Chapter Eleven_Gillian Armstrong: The Line Between Fact and Fiction

Gillian Armstrong is an advocate for women in screen industries, a role model and one of Australia’s most successful filmmakers. She is most well-known for her ten narrative feature films, but between 1976 and 2015 she made twelve documentaries, both features and shorts. Throughout her career she has worked across both non-fiction and fiction, moving back and forth between the two. This chapter describes what might be understood to be a ‘Gillian Armstrong film’; how she feels about being labelled a woman director; how her feminism manifests in her films; and how she aestheticises female experience. There is a focus on the fine line between drama and documentary and her work in dramatised documentary. It concludes with an interview with Armstrong on the subject of the female gaze.

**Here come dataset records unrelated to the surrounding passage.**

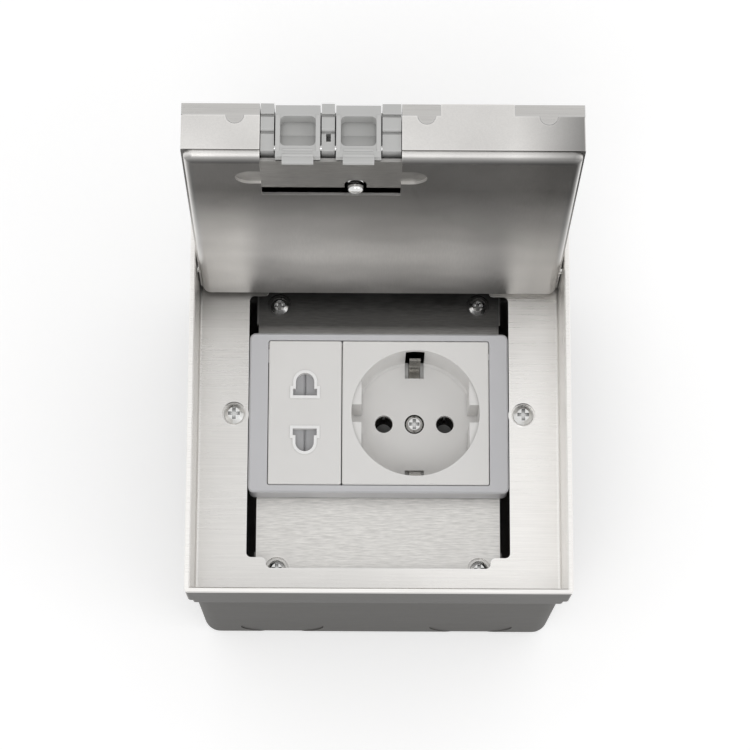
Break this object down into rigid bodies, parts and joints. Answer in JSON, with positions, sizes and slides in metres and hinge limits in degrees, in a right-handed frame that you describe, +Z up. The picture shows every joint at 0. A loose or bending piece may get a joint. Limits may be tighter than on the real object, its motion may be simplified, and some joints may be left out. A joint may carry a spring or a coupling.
{
  "type": "floor socket box",
  "caption": "Recessed steel floor socket box with a hinged lid, tipping flaps for cables in the lid's free edge, and shuttered and earthed socket modules on a sunk plate.",
  "frame": {"origin": "centre of the back box's underside", "axes": "+Z up out of the floor, +Y towards the lid's hinge, +X to the right seen from the front"},
  "size_m": [0.1134, 0.1216, 0.1819],
  "materials": {
    "steel": "fine brushed stainless steel",
    "lid_steel": "fine brushed stainless steel, drawn",
    "carrier_steel": "coarse brushed stainless steel",
    "box_steel": "dull mill-finish steel",
    "plated": "bright zinc and nickel plate",
    "spring_strip": "nickel-plated spring strip",
    "brass": "plain brass",
    "grey_plastic": "satin light grey moulding",
    "white_plastic": "semi-gloss white moulding",
    "shutter_plastic": "satin grey moulding",
    "base_plastic": "matt white moulding",
    "outlet_plastic": "satin light grey moulding"
  },
  "bodies": {
    "box": {"frame": "steel", "hinge_pins": "plated", "frame_screws": "plated", "back_box": "box_steel", "box_lugs": "box_steel", "carrier_bracket_front": "box_steel", "carrier_bracket_rear": "box_steel", "earth_terminal": "brass", "earth_screw": "plated", "carrier_plate": "carrier_steel", "carrier_screws": "plated", "faceplate": "grey_plastic", "universal_front": "white_plastic", "universal_base": "base_plastic", "universal_contacts": "brass", "universal_terminals": "plated", "schuko_front": "white_plastic", "schuko_base": "base_plastic", "schuko_contacts": "brass", "schuko_earth_strip": "spring_strip", "schuko_screw": "plated", "schuko_terminals": "plated"},
    "lid": {"lid_cover": "steel", "lid_pan": "lid_steel", "hinge_plates": "box_steel", "lid_stud": "plated", "outlet_housing": "outlet_plastic", "outlet_plate": "carrier_steel", "flap_pins": "plated"},
    "flap_left": {"outlet_flap_left": "outlet_plastic"},
    "flap_right": {"outlet_flap_right": "outlet_plastic"},
    "shutter_left": {"shutter_left": "shutter_plastic"},
    "shutter_right": {"shutter_right": "shutter_plastic"}
  },
  "joints": [
    {"name": "lid_hinge", "type": "hinge", "parent": "box", "child": "lid", "pos_m": [0, 0.0424, 0.086], "axis": [1, 0, 0], "range_deg": [0, 95.1]},
    {"name": "flap_left_hinge", "type": "hinge", "parent": "lid", "child": "flap_left", "pos_m": [-0.0231, 0.05054, 0.1795], "axis": [-1, 0, 0], "range_deg": [0, 27]},
    {"name": "flap_right_hinge", "type": "hinge", "parent": "lid", "child": "flap_right", "pos_m": [-0.00665, 0.05054, 0.1795], "axis": [-1, 0, 0], "range_deg": [0, 27]},
    {"name": "shutter_right_slide", "type": "slide", "parent": "box", "child": "shutter_right", "axis": [1, 0, 0], "range_m": [0, 0.0034], "stiffness_N_per_m": 60, "springref_m": -0.001},
    {"name": "shutter_left_slide", "type": "slide", "parent": "box", "child": "shutter_left", "axis": [-1, 0, 0], "range_m": [0, 0.0034], "stiffness_N_per_m": 60, "springref_m": -0.001}
  ],
  "couplings": [
    {"joint": "shutter_left_slide", "follows": "shutter_right_slide", "ratio": 1}
  ]
}
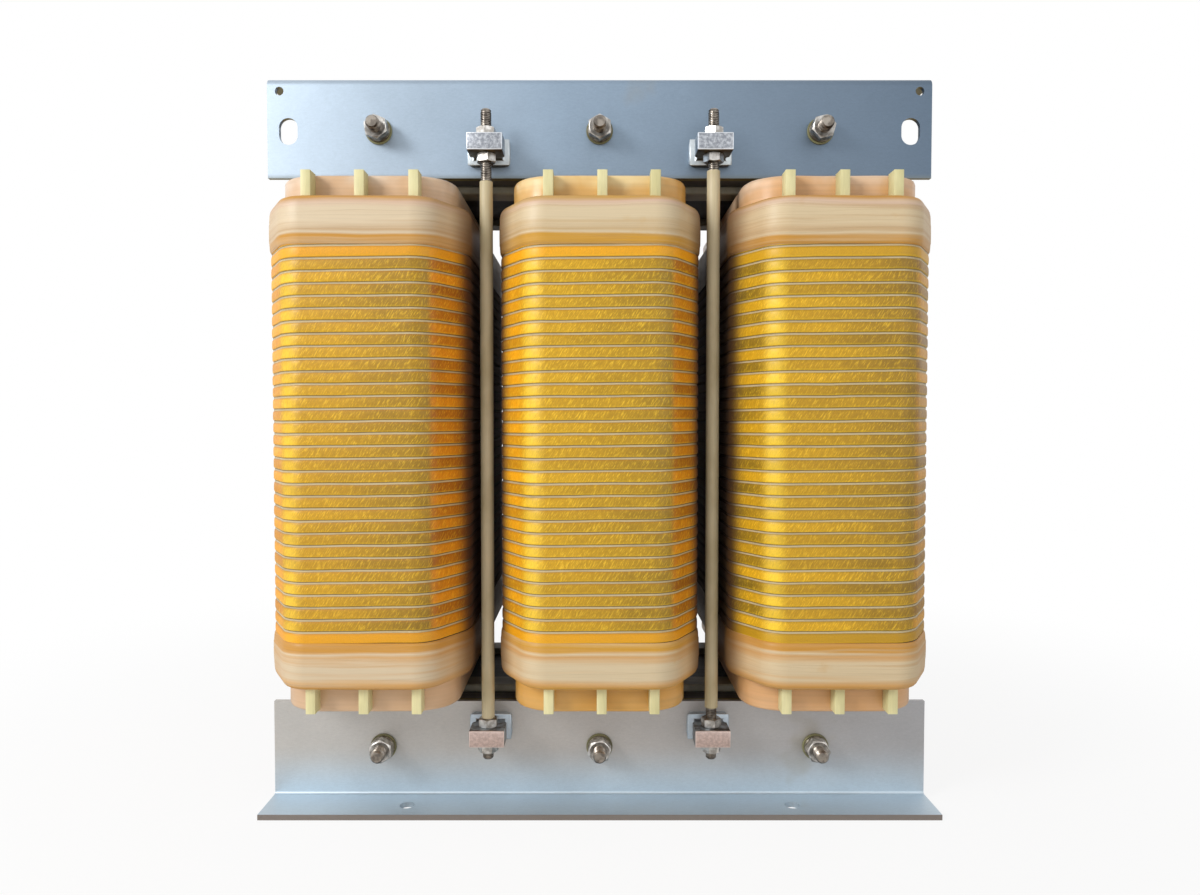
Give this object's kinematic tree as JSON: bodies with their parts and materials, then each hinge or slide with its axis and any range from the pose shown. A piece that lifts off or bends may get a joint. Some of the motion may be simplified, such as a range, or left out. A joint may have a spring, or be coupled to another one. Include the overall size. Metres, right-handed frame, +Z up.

Chapter Twelve_Conclusion: Rendering Female Reality

Female reality is rendered through the female gaze. This book concludes with a summary of the study of the concept as presented in this book. This is substantially realised by case studies that offer an examination of how women directors of documentary communicate female experience and subjectivity. Each director has her own female gaze. It is not homogenous to women as a group, but is a gendered gaze informed by unique individual contextual circumstances. Gender is just one element amongst many diverse situations or influences that inform individual identity and creative output. As this book illustrates, women have created alternate social subjects that construct different objects and subjects of vision whilst addressing the spectator as female.